Tela: On Wednesday, Alejandra (a local board member and friend) and I went to Porte Cortes to meet with the deputy director of the national port authority. The night before I stayed up till about 1:30am working on a powerpoint presentation after giving up on the idea of translating the entire 3CM website as a way of introducing our operations to this agency. The results of this meeting surpased our dreams and I appreciate all the prayers that accompanied us! This gentleman's response was very supportive and he suggested a route that we might take that would include them as partners in the sense that they would rent the facility to us for a symbolic figure as a way of supporting the venture. Now we need to prepare a proper proposal for the port authority along with some discussions with the national department of tourism who may also be interested in the facility. So, on Saturday I jumped on a bus to head to Costa Rica to meet with the Canadian embassy that controls Honduras, Nicaragua and Costa Rica to see what kind of Canadian International Development Agency (CIDA) support we can find and Alejandra plans to venture to Tegucigalpa this coming week to see if she can get a letter of support from the Honduran Ministry of Tourism.

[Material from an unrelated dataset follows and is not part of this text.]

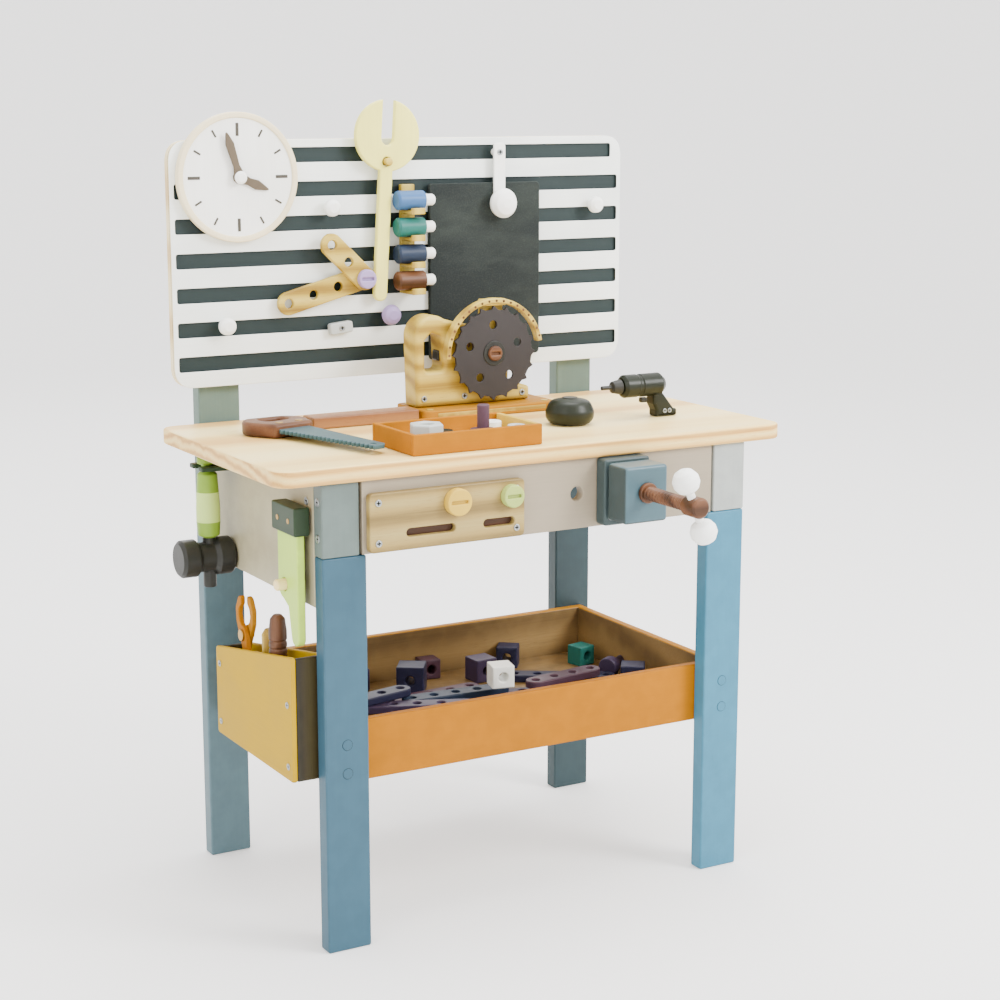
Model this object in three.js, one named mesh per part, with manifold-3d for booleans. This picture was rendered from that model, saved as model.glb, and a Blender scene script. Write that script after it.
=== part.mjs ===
// Toy workbench: a small wooden bench with a slatted back panel, a vise, a tool pocket,
// a lower tray and the toy tools that stand, lie and hang on it.
// Millimetres, +Z up, +X to the bench's right as its user sees it, +Y towards the back panel.
// Inside the bench group X = 0 is the middle of the bench, Y = 0 the front of the front legs
// and Z = 0 the floor. The outer group then moves the origin to the middle of the footprint.
import * as THREE from 'three';
import { mergeVertices } from 'three/addons/utils/BufferGeometryUtils.js';
import Module from 'manifold-3d';

const wasm = await Module();
wasm.setup();

// ---- driving dimensions ----
const GAP = 0.3; // clearance between pieces that touch
const HALF_SPAN = 237.5; // middle of the bench to the outer faces of the legs
const DEPTH = 312; // front of the front legs to the back of the rear legs
const LEG_WIDTH = 45;
const LEG_THICK = 18;
const LEG_HEIGHT = 384;
const APRON_THICK = 12;
const TOP_UNDERSIDE = 454;
const TOP_THICK = 16;
const TOP_HALF_WIDTH = 283;
const TOP_FRONT = -6;
const TOP_RADIUS = 20;
const TABLE = TOP_UNDERSIDE + TOP_THICK; // working height
const CORNER_BLOCK_WIDTH = 38;

const PANEL_HALF_WIDTH = 267;
const PANEL_BOTTOM = 508;
const PANEL_HEIGHT = 248;
const PANEL_THICK = 12;
const PANEL_RADIUS = 22;
const PANEL_BACK = DEPTH - LEG_THICK;
const PANEL_FRONT = PANEL_BACK - PANEL_THICK;
const GROOVE_COUNT = 7;
const GROOVE_PITCH = 34.7;
const GROOVE_FIRST = 532; // height of the lowest groove
const GROOVE_HEIGHT = 15;
const GROOVE_DEPTH = 3;
const POST_TOP = 700;

const CLOCK = { x: -196, z: 719, radius: 65, thick: 7 };
const CHALKBOARD = { x: 90, width: 136, bottom: 520, top: 708, thick: 6 };
const STRAP = { x: 106, width: 14, bottom: 676, top: 750, thick: 3 };
const STRAP_STUD_Z = 740;
const SPANNER = { x: -32, z: 732, thick: 7, lean: 3.5 }; // at its hanging hole
const RACK = { x: -4, width: 16, bolts: [608, 636, 664, 692], reach: 17, boltRadius: 10 };
const STRIPS = { x: -60, z: 612, thick: 6, width: 24 }; // at the bolt that both turn on

const TRAY = { halfWidth: 226, bottom: 160, height: 60, wall: 10, floor: 8 };
const POCKET = { outer: -262, inner: -227, front: 20, back: 205, bottom: 168, topFront: 290, topBack: 258 };
const POCKET_WALL = 5;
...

We were also able to obtain 3 months worth of chlorine for San Juan de Opoa at a very good price on the way back from Porte Cortes. We delivered one barrel to SJO on Friday morning and I will take out the second around July 8 just before I head back to Canada to work for a month to pay some bills.
Apart from the normal programs of art, theater, music, English and football... that's the kind of week we had. This coming week I will meet with the CIDA rep on Tuesday and hopefully get this web site entirely translated into Spanish before returning to Honduras by bus on the weekend. I will also be discussing the options for using our centers and launching pads for the Jesus Film project in Honduras in cooperation with the programs that have already been launched in Costa Rica and Nicaragua.
- Praise for the great meeting in Porte Cortes on Wednesday and continued travel safety.
- Meeting on Tuesday with the CIDA rep., David Morris, re further projects and Cida funding.
- Going to need lots of cash to develop Tela, so God please bless people so they can bless us.
- Going to need a fantastic director for Tela with lots of initiative, patience and a heart for God. Sailing abilities a bonus...
- Need funds to finish construction of the warehouse / shop in Santa Rosa de Copan and then a false ceiling in the center itself (fortunate to only cancel one class so far due to excessive rain noise).
- Need to sell my home in Canada as my renter left one year early and I need the funds from my house to continue our project in San Pedro Sula.
- Christian volunteers to help us achieve our ultimate goal of helping to make Christ real to people we're helping.
- Opportunities to speak to groups in Canada when I'm back (July 10 - Aug 10 more or less).
- That one day I'd lose this cold. I don't think its bad enough to qualify as a "thorn in the flesh", but it sure is a "pain in the neck".